Information supplied =
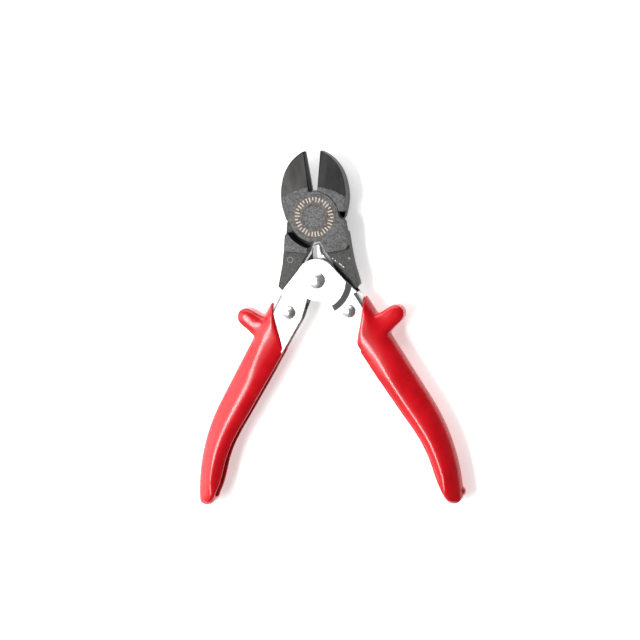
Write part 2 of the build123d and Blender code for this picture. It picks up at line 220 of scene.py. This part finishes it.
# ---------------------------------------------------------------- jaw steel
def jaw_surface(name, turn, side, warm):
    """Forged and ground jaw. side is -1 on the jaw whose blade is on the left."""
    s = Surface(name, Metallic=1.0)
    centred = s.vector("SUBTRACT", s.place, JAW_PIVOT / MM)
    local = s.turned(centred, turn)
    x, y, z = s.parts(local)
    height = s.math("ABSOLUTE", z)
    across = s.math("MULTIPLY", x, side)
    normal = s.parts(s.node("ShaderNodeNewGeometry").outputs["Normal"])
    facing = s.step(s.math("ABSOLUTE", normal[2]), 0.6, 0.8)

    arc = s.vector("DISTANCE", s.vector("MULTIPLY", local, (1, 1, 0)), (0, GRIND_START - GRIND_RADIUS, 0))
    ground = s.math("MULTIPLY", s.step(arc, GRIND_RADIUS - 0.05, GRIND_RADIUS + 0.05), facing)
    # strip: band on the cutting bevel along each blade's inner edge, painted near black below as shade
    strip = s.math("MULTIPLY", s.step(across, 0.95, 0.75), s.step(y, 11.5, 12.5))
    radius = s.vector("LENGTH", s.vector("MULTIPLY", local, (1, 1, 0)))
    tail = s.step(height, 3.3, 3.0)

    # ground faces: fine lines along the blade; forged faces: mottled
    lines = s.noise((0.16, 9.0, 2.0), 4.0, 0.6, place=local)
    broad = s.noise((3.5, 14.0, 4.0), 2.0, place=local)
    mottle = s.noise((0.8, 0.8, 0.8), 5.0, 0.7)
    grain = s.noise((0.22, 0.22, 0.22), 3.0, 0.7)
    cloud = s.noise((4.5, 4.5, 4.5), 2.0)

    ground_tone = s.mix(s.step(lines, 0.3, 0.7), grey(0.040, warm), grey(0.066, warm * 0.6))
    ground_tone = s.mix(s.step(broad, 0.35, 0.7), ground_tone, grey(0.072, warm * 0.4))
    forged_tone = s.mix(s.step(mottle, 0.35, 0.68), grey(0.052, 0.02), grey(0.120, -0.01))
    forged_tone = s.mix(s.math("MULTIPLY", s.step(cloud, 0.45, 0.75), 0.6), forged_tone, grey(0.10, 0.02))
    rust = s.band(radius, MARK_RING[0] - 0.4, MARK_RING[1] + 0.5, 1.3)
    rust = s.math("MULTIPLY", rust, s.step(s.noise((1.6, 1.6, 1.6), 3.0), 0.4, 0.7))
    forged_tone = s.mix(s.math("MULTIPLY", rust, 0.6), forged_tone, (0.16, 0.085, 0.05, 1.0))
    tail_tone = s.mix(s.step(mottle, 0.3, 0.75), grey(0.042, 0.02), grey(0.080, 0.01))
    tone = s.mix(tail, forged_tone, tail_tone)
    tone = s.mix(ground, tone, ground_tone)
    side_tone = s.mix(s.step(mottle, 0.3, 0.7), grey(0.055), grey(0.085))
    tone = s.mix(facing, side_tone, tone)
    # painted shade: the cutting bevels along the blades' inner edges are painted near black
    tone = s.mix(strip, tone, grey(0.008))
    # painted shade: crevices and gaps turn near black, from ambient occlusion
    ao_for_painted_shade = s.node("ShaderNodeAmbientOcclusion", {"Distance": 3.0 * MM}, samples=6).outputs["AO"]
    tone = s.mix(s.step(ao_for_painted_shade, 0.25, 0.85), grey(0.004), tone)

    # bright worn edges and scratches
    worn = s.math("MULTIPLY", s.edges(0.28), s.step(s.noise((1.5, 1.5, 1.5), 3.0), 0.36, 0.62))
    tone = s.mix(s.math("MULTIPLY", worn, 0.5), tone, grey(0.42))
    scratch_line = s.noise((5.0, 0.10, 5.0), 2.0, 0.5, turn=0.35)
    scratch = s.math("MULTIPLY", s.step(scratch_line, 0.70, 0.76), s.step(cloud, 0.5, 0.62))
    tone = s.mix(s.math("MULTIPLY", scratch, 0.35), tone, grey(0.45))

    # tool marks on the tails, on both faces
    flat = s.vector("MULTIPLY", centred, (1, 1, 0))
    if side < 0:
        dot = s.step(s.vector("DISTANCE", flat, (15.4, -19.9, 0)), 0.65, 0.4)
        place = s.parts(s.turned(centred, 0.68))
        rub = s.math("MULTIPLY", s.band(place[1], -11.0, -10.5, 0.15), s.band(place[0], 18.0, 25.0, 0.5))
        dashes = s.step(s.noise((0.7, 0.7, 0.7), 2.0), 0.47, 0.56)
        tool_mark = s.math("MAXIMUM", s.math("MULTIPLY", dot, 0.25), s.math("MULTIPLY", rub, dashes))
    else:
        ring_mark = s.band(s.vector("DISTANCE", flat, (-13.0, -19.9, 0)), 1.15, 1.4, 0.12)
        tool_mark = s.math("MULTIPLY", ring_mark, 0.2)
    tool_mark = s.math("MULTIPLY", s.math("MULTIPLY", tool_mark, tail), facing)
    tone = s.mix(tool_mark, tone, grey(0.62))

    # ring of tick marks, on the flush face round the pin
    angle = s.math("ARCTAN2", x, y)
    turns = s.math("MULTIPLY", angle, MARKS / (2 * math.pi))
    index = s.math("FLOOR", turns)
    within = s.math("ABSOLUTE", s.math("SUBTRACT", s.math("FRACT", turns), 0.5))
    third = s.math("FRACT", s.math("DIVIDE", s.math("ADD", index, 0.5), 3.0))
    long_mark = s.step(third, 0.3, 0.34)
    inner = s.blend(long_mark, MARK_RING[0] + 0.9, MARK_RING[0])
    past_inner = s.step(s.math("SUBTRACT", radius, inner), -0.1, 0.1)
    within_outer = s.step(radius, MARK_RING[1] + 0.1, MARK_RING[1] - 0.1)
    ring = s.math("MULTIPLY", past_inner, within_outer)
    bar = s.step(within, 0.24, 0.17)
    top = s.step(height, 4.9, 4.98)
    mark = s.math("MULTIPLY", s.math("MULTIPLY", ring, bar), s.math("MULTIPLY", top, facing))
    own_face = s.step(s.math("MULTIPLY", z, -side), 0.0, 1.0)
    mark = s.math("MULTIPLY", mark, own_face)
    chipped = s.math("MULTIPLY", mark, s.step(grain, 0.34, 0.46))
    tone = s.mix(chipped, tone, (0.62, 0.57, 0.49, 1.0))

    s.set("Base Color", tone)
    forged_rough = s.blend(s.step(mottle, 0.3, 0.7), 0.52, 0.40)
    ground_rough = s.blend(s.step(lines, 0.3, 0.7), 0.42, 0.33)
    rough = s.blend(ground, forged_rough, ground_rough)
    s.set("Roughness", s.blend(chipped, rough, 0.8))
    s.set("Metallic", s.math("SUBTRACT", 1.0, chipped))
    relief = s.math("ADD", s.math("MULTIPLY", mottle, 0.7), s.math("MULTIPLY", grain, 0.3))
    relief = s.blend(ground, relief, s.math("MULTIPLY", lines, 0.25))
    relief = s.math("SUBTRACT", relief, s.math("MULTIPLY", mark, 0.5))
    s.set("Normal", s.bump(relief, 0.10, 0.6, s.rounded(0.25)))
    return s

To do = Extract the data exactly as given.

Full solution =
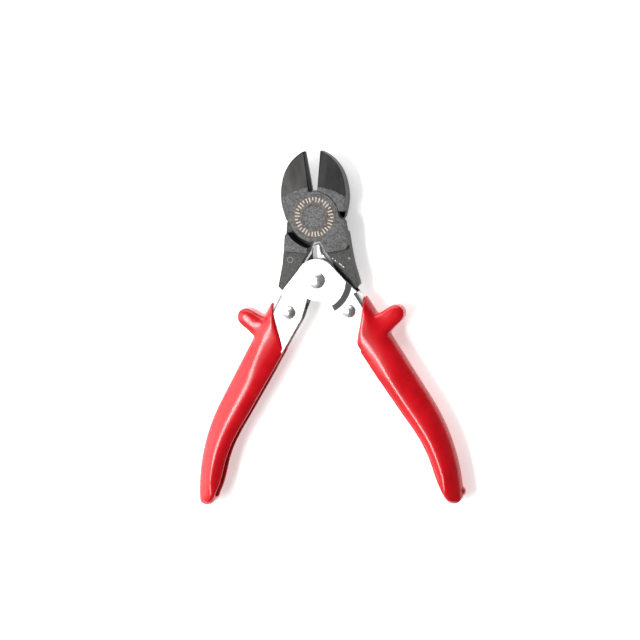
Write part 2 of the build123d and Blender code for this picture. It picks up at line 220 of scene.py. This part finishes it.
# ---------------------------------------------------------------- jaw steel
def jaw_surface(name, turn, side, warm):
    """Forged and ground jaw. side is -1 on the jaw whose blade is on the left."""
    s = Surface(name, Metallic=1.0)
    centred = s.vector("SUBTRACT", s.place, JAW_PIVOT / MM)
    local = s.turned(centred, turn)
    x, y, z = s.parts(local)
    height = s.math("ABSOLUTE", z)
    across = s.math("MULTIPLY", x, side)
    normal = s.parts(s.node("ShaderNodeNewGeometry").outputs["Normal"])
    facing = s.step(s.math("ABSOLUTE", normal[2]), 0.6, 0.8)

    arc = s.vector("DISTANCE", s.vector("MULTIPLY", local, (1, 1, 0)), (0, GRIND_START - GRIND_RADIUS, 0))
    ground = s.math("MULTIPLY", s.step(arc, GRIND_RADIUS - 0.05, GRIND_RADIUS + 0.05), facing)
    # strip: band on the cutting bevel along each blade's inner edge, painted near black below as shade
    strip = s.math("MULTIPLY", s.step(across, 0.95, 0.75), s.step(y, 11.5, 12.5))
    radius = s.vector("LENGTH", s.vector("MULTIPLY", local, (1, 1, 0)))
    tail = s.step(height, 3.3, 3.0)

    # ground faces: fine lines along the blade; forged faces: mottled
    lines = s.noise((0.16, 9.0, 2.0), 4.0, 0.6, place=local)
    broad = s.noise((3.5, 14.0, 4.0), 2.0, place=local)
    mottle = s.noise((0.8, 0.8, 0.8), 5.0, 0.7)
    grain = s.noise((0.22, 0.22, 0.22), 3.0, 0.7)
    cloud = s.noise((4.5, 4.5, 4.5), 2.0)

    ground_tone = s.mix(s.step(lines, 0.3, 0.7), grey(0.040, warm), grey(0.066, warm * 0.6))
    ground_tone = s.mix(s.step(broad, 0.35, 0.7), ground_tone, grey(0.072, warm * 0.4))
    forged_tone = s.mix(s.step(mottle, 0.35, 0.68), grey(0.052, 0.02), grey(0.120, -0.01))
    forged_tone = s.mix(s.math("MULTIPLY", s.step(cloud, 0.45, 0.75), 0.6), forged_tone, grey(0.10, 0.02))
    rust = s.band(radius, MARK_RING[0] - 0.4, MARK_RING[1] + 0.5, 1.3)
    rust = s.math("MULTIPLY", rust, s.step(s.noise((1.6, 1.6, 1.6), 3.0), 0.4, 0.7))
    forged_tone = s.mix(s.math("MULTIPLY", rust, 0.6), forged_tone, (0.16, 0.085, 0.05, 1.0))
    tail_tone = s.mix(s.step(mottle, 0.3, 0.75), grey(0.042, 0.02), grey(0.080, 0.01))
    tone = s.mix(tail, forged_tone, tail_tone)
    tone = s.mix(ground, tone, ground_tone)
    side_tone = s.mix(s.step(mottle, 0.3, 0.7), grey(0.055), grey(0.085))
    tone = s.mix(facing, side_tone, tone)
    # painted shade: the cutting bevels along the blades' inner edges are painted near black
    tone = s.mix(strip, tone, grey(0.008))
    # painted shade: crevices and gaps turn near black, from ambient occlusion
    ao_for_painted_shade = s.node("ShaderNodeAmbientOcclusion", {"Distance": 3.0 * MM}, samples=6).outputs["AO"]
    tone = s.mix(s.step(ao_for_painted_shade, 0.25, 0.85), grey(0.004), tone)

    # bright worn edges and scratches
    worn = s.math("MULTIPLY", s.edges(0.28), s.step(s.noise((1.5, 1.5, 1.5), 3.0), 0.36, 0.62))
    tone = s.mix(s.math("MULTIPLY", worn, 0.5), tone, grey(0.42))
    scratch_line = s.noise((5.0, 0.10, 5.0), 2.0, 0.5, turn=0.35)
    scratch = s.math("MULTIPLY", s.step(scratch_line, 0.70, 0.76), s.step(cloud, 0.5, 0.62))
    tone = s.mix(s.math("MULTIPLY", scratch, 0.35), tone, grey(0.45))

    # tool marks on the tails, on both faces
    flat = s.vector("MULTIPLY", centred, (1, 1, 0))
    if side < 0:
        dot = s.step(s.vector("DISTANCE", flat, (15.4, -19.9, 0)), 0.65, 0.4)
        place = s.parts(s.turned(centred, 0.68))
        rub = s.math("MULTIPLY", s.band(place[1], -11.0, -10.5, 0.15), s.band(place[0], 18.0, 25.0, 0.5))
        dashes = s.step(s.noise((0.7, 0.7, 0.7), 2.0), 0.47, 0.56)
        tool_mark = s.math("MAXIMUM", s.math("MULTIPLY", dot, 0.25), s.math("MULTIPLY", rub, dashes))
    else:
        ring_mark = s.band(s.vector("DISTANCE", flat, (-13.0, -19.9, 0)), 1.15, 1.4, 0.12)
        tool_mark = s.math("MULTIPLY", ring_mark, 0.2)
    tool_mark = s.math("MULTIPLY", s.math("MULTIPLY", tool_mark, tail), facing)
    tone = s.mix(tool_mark, tone, grey(0.62))

    # ring of tick marks, on the flush face round the pin
    angle = s.math("ARCTAN2", x, y)
    turns = s.math("MULTIPLY", angle, MARKS / (2 * math.pi))
    index = s.math("FLOOR", turns)
    within = s.math("ABSOLUTE", s.math("SUBTRACT", s.math("FRACT", turns), 0.5))
    third = s.math("FRACT", s.math("DIVIDE", s.math("ADD", index, 0.5), 3.0))
    long_mark = s.step(third, 0.3, 0.34)
    inner = s.blend(long_mark, MARK_RING[0] + 0.9, MARK_RING[0])
    past_inner = s.step(s.math("SUBTRACT", radius, inner), -0.1, 0.1)
    within_outer = s.step(radius, MARK_RING[1] + 0.1, MARK_RING[1] - 0.1)
    ring = s.math("MULTIPLY", past_inner, within_outer)
    bar = s.step(within, 0.24, 0.17)
    top = s.step(height, 4.9, 4.98)
    mark = s.math("MULTIPLY", s.math("MULTIPLY", ring, bar), s.math("MULTIPLY", top, facing))
    own_face = s.step(s.math("MULTIPLY", z, -side), 0.0, 1.0)
    mark = s.math("MULTIPLY", mark, own_face)
    chipped = s.math("MULTIPLY", mark, s.step(grain, 0.34, 0.46))
    tone = s.mix(chipped, tone, (0.62, 0.57, 0.49, 1.0))

    s.set("Base Color", tone)
    forged_rough = s.blend(s.step(mottle, 0.3, 0.7), 0.52, 0.40)
    ground_rough = s.blend(s.step(lines, 0.3, 0.7), 0.42, 0.33)
    rough = s.blend(ground, forged_rough, ground_rough)
    s.set("Roughness", s.blend(chipped, rough, 0.8))
    s.set("Metallic", s.math("SUBTRACT", 1.0, chipped))
    relief = s.math("ADD", s.math("MULTIPLY", mottle, 0.7), s.math("MULTIPLY", grain, 0.3))
    relief = s.blend(ground, relief, s.math("MULTIPLY", lines, 0.25))
    relief = s.math("SUBTRACT", relief, s.math("MULTIPLY", mark, 0.5))
    s.set("Normal", s.bump(relief, 0.10, 0.6, s.rounded(0.25)))
    return s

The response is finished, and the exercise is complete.